建立与基层社会治理耦合的舆论引导和舆情应对机制
建立以“信息—服务—治理”为标尺的舆论引导闭环机制。一方面,前端要通过新媒体加强正面发声,形成正面的网络舆论氛围。依托当地论坛、政务媒体、官方公众号、主流媒体的新媒体矩阵,主动设置议题,通过“窗口期”的权威发布、“热点”网评引导、跟帖回应等形式,有针对性地疏导网上舆论,及时妥善回应社会各界和人民群众的关切。另一方面,扩大基层群众合理表达利益诉求的新型沟通协商渠道。通过网络直播、在线问政、应急热线、查询答疑等,汇聚和整合社情民意,在舆论风险防控中提前舆情预警,同时为政府的科学决策提供支撑。另外,后端要搭建基层智慧平台,优化数据共享,形成多元主体互融互通,使群众意见和需求流动到匹配的部门,使各级单位互通有无、科学决策、密切配合和高效处理,推动舆论反映的治理问题尽快得到回应和缓解。

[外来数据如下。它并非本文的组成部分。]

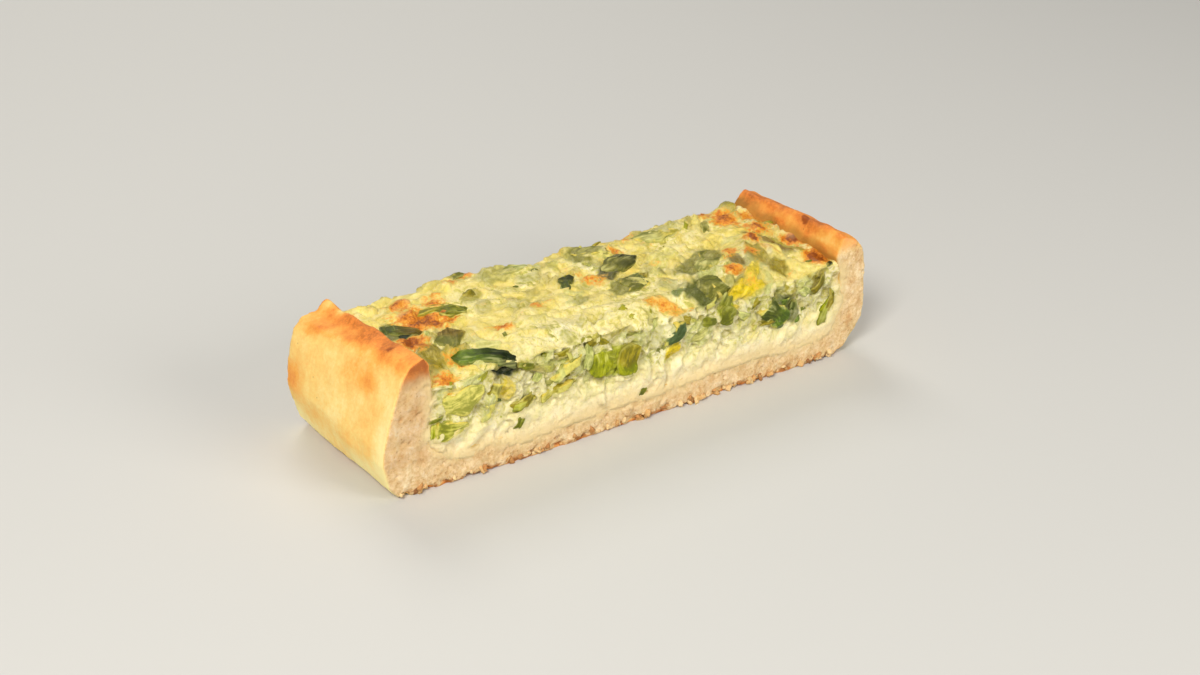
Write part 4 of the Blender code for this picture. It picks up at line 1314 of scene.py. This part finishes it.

完善以多元治理主体协同的舆情应对机制。一方面,前端要做好舆情研判工作,建立健全舆情事件的分级分类的预警机制。通过数据支撑的信息汇集,建立各部门之间标准化、程序化的联动工作制度,对当地应对舆情的资源、措施、成效进行综合研判和统筹配置,通盘考量本地媒体、网络大V、社会组织、专家等社会治理资源,并贯穿舆情发展的全生命周期。另一方面,中端要积极打破舆情应对的组织壁垒,建设舆情应对高效的执行机制。纵向要畅通舆情决策层级,减少从决策到执行的中间环节。横向上要加强协同机制的扁平化建设,确保研判对策的落实执行。另外,要整合群众资源,坚持走群众路线。强化通讯员、联络员沟通机制,深入基层群众,激活基层协商治理的能力。将政务APP链接“社区通”等基层综合治理平台,联动社区居委与居民、村委与村民参与到平台进行互动,激活“自治、法治、德治”融合的内生动力。可进一步搭建微小单元的社区小程序,形成辖区内各社区(单元)议事群,消除舆情信息“盲区”,促进群众共同参与,维护公共利益。
当然,要完善基层舆论引导机制和舆情应对协同机制,缓解基层“舆情焦虑”还需要加强制度保障。一方面,要加强舆情队伍建设保障,与时俱进地提高基层干部的媒介素养。同时,要提高专职人员的专业素养,尤其是数字技能、数字素养与思维能力。另一方面,要加强数智媒介的研发和使用,充分发掘平台的数据潜能,探索信息吸纳、分析、利用等处理机制,才能在此基础上真正从事件性质、扩散范围、群体利益、意识形态风险的维度把握舆论本质和舆情态势,兼顾好舆论引导和舆情应对处置的实效性和治理性。另外,要提高舆论和舆情工作的法治保障,这不仅是维护基层社会公正和公平的必要条件,也是在舆论和舆情工作中提高政府公信力的重要面向。